The mantra has been “Trust the Experts.”

Not consult the experts, not evaluate the experts.

Not even trust but verify.

Just believe. Obey them.

But what happens if experts are wrong?

As unthinkable as it is in the current climate of opinion, experts do get it wrong sometimes.

David Mamet, the Pulitzer Prize-winning American playwright (“Glengarry Glen Ross” and “American Buffalo”), who lost friends among the literati when he confessed to a shift to the right,  addresses this  question in a New York Times op-ed headlined “When the Experts Fail, Everyone Else Pays the Price.”

Ours is not the first age in which experts have been believed implicitly and their ideas acted upon, even if the tentative results appear destructive. Trofim Lysenko was an expert’s expert:

Or consider Joseph Stalin’s science adviser, Trofim Lysenko. He, too, had complete access to the boss. He believed that plants, like good Communists, could be educated—that peas and wheat could be trained to grow in winter. The Soviet ministry of agriculture, acting on Lysenko’s bogus theories, managed to ruin crops all over Eurasia and starve as many as 10 million people. Later his ideas influenced agriculture policy in Mao’s China and killed several million more. 

Lysenko was a talented flatterer. He outlived Stalin and Nikita Khrushchev, dying peacefully in 1976.

Prof. Frederick Lindemann was a talented flatterer, who early in Sir Winston Churchill’s career exercised influence. Lindemann pooh-poohed the notion of radar or that the Germans were developing innovations in bombing that would lead to the V-2. His influence could have been more destructive.

Mamet writes:

Most recently we have Covid-19. The New England Journal of Medicine reports that masks are useless outside health-care facilities, that there is little possibility of catching the virus from a “passing interaction in a public place.” Happy news, save that they, one week later, issued a squishy semiretraction, saying, in effect, “It couldn’t hurt.” 

What could the shutdown hurt? A pandemic was allowed to destroy the American economy. Tens of millions are driven out of work, cover their faces, and walk down the streets in fear of their neighbors.

A friend owns a restaurant. He is going broke. He had seating outside, but winter approaches and heaters are back-ordered until next spring. He is holding on. One is “permitted” to sit at his tables and eat without a mask. Indeed, how would one eat while wearing one? Does the virus know that one is sitting down?

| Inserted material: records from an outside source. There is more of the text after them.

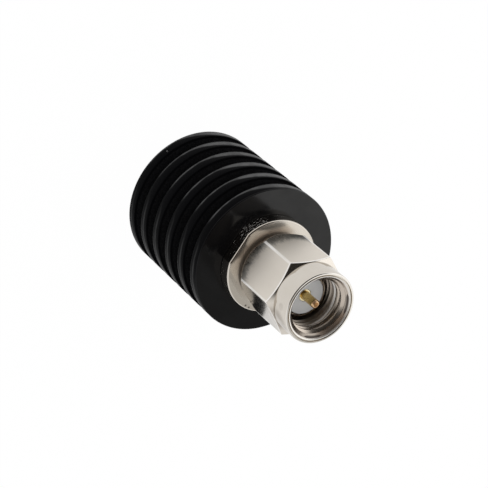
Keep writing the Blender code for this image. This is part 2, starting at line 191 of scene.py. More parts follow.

# Colours of the finishes and of the painted highlights and shade. A pair is blended by a pattern or, at the
# tip of the pin, by a mask.
DYED_BLACK = ((0.0014, 0.0014, 0.0017), (0.0024, 0.0024, 0.0029))
# Paler black of the grooves and fin sides: painted light lifting their shade
GROOVE_BLACK_PAINTED_LIGHT = ((0.0040, 0.0040, 0.0044), (0.0110, 0.0110, 0.0118))
# Painted highlight on the rims of the sink
RIM_PAINTED_HIGHLIGHT = (0.100, 0.100, 0.101)
PALE_SPECK = (0.45, 0.45, 0.44)
NICKEL = ((0.64, 0.60, 0.545), (0.585, 0.54, 0.48))
# Painted brown shade on the flange face beside the nut
NICKEL_PAINTED_BROWN_SHADE = (0.47, 0.375, 0.29)
SCUFFED_NICKEL = (0.80, 0.80, 0.80)
DARK_PIT = (0.10, 0.09, 0.08)
# Matt facets, their colour painted lighter for the light they catch
MATT_NICKEL_PAINTED_LIGHT = (0.80, 0.745, 0.67)
# Painted shade inside the bore and mouth
BORE_NICKEL_PAINTED_SHADE = (0.47, 0.405, 0.345)
# Burnish and painted highlight of the nut's edges
BURNISH_AND_HIGHLIGHT = (0.93, 0.91, 0.88)
# Painted shade and smudge on the nose
NOSE_SHADE_AND_SMUDGE = (0.30, 0.265, 0.23)
# Painted dark reflection at the rear of the matt facets
REAR_FACET_PAINTED_REFLECTION = (0.14, 0.14, 0.135)
# Faint painted dark reflection on the lower facet
LOWER_FACET_PAINTED_REFLECTION = (0.14, 0.135, 0.13)
# Painted shade in the mouth
MOUTH_PAINTED_SHADE = (0.045, 0.038, 0.033)
GOLD = ((0.80, 0.58, 0.23), (0.60, 0.42, 0.14))
# Painted highlight on the gold wider than the pin
GOLD_PAINTED_HIGHLIGHT = (0.97, 0.87, 0.60)
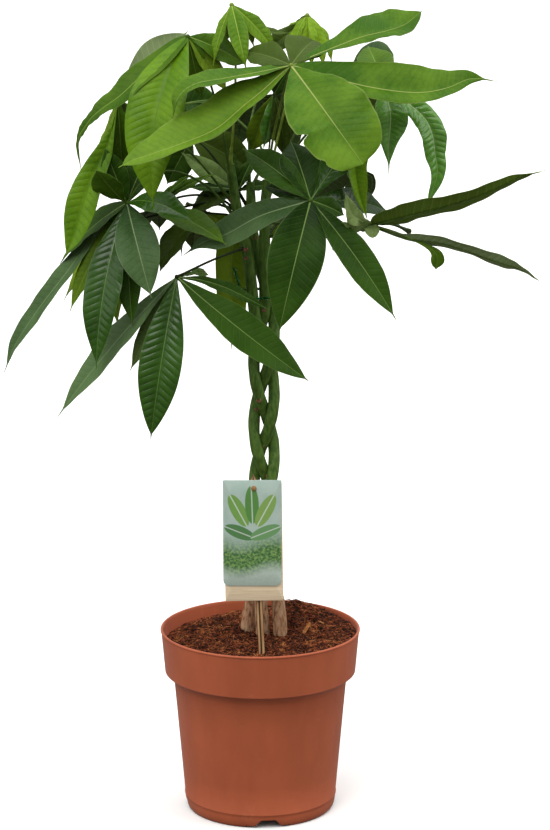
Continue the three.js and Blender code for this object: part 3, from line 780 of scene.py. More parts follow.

It is a terrific op-ed and I urge you to read it.

Mamet doesn’t address one issue that I find outrageous: when arbitrary rules are imposed on people, no scientific reason is given. Do scientists give reasons why 8 people at dinner are okay, but 9 aren’t? The issue of our liberties is also insufficiently addressed.

We have embraced a no-debate standard. We also have adopted “favorite” experts. A heretical expert must be banished. Some experts are better than others! But this is not the scientific method, which relies on new discoveries and discordant ideas. It also rejects the citizenry’s rights to be given specific reasons for specific rules. In a democracy, the notion of blind obedience should be alarming.

Those who cry “Science!” the loudest have forgotten that science is always tentative, ready to change with the newest truth to be discovered. They seem to want to turn “science” into religion.

I’ll bet there were voices raised against Lysenko that went unheard.

How about we consider the experts, winnowing information, and factoring in relevant concerns?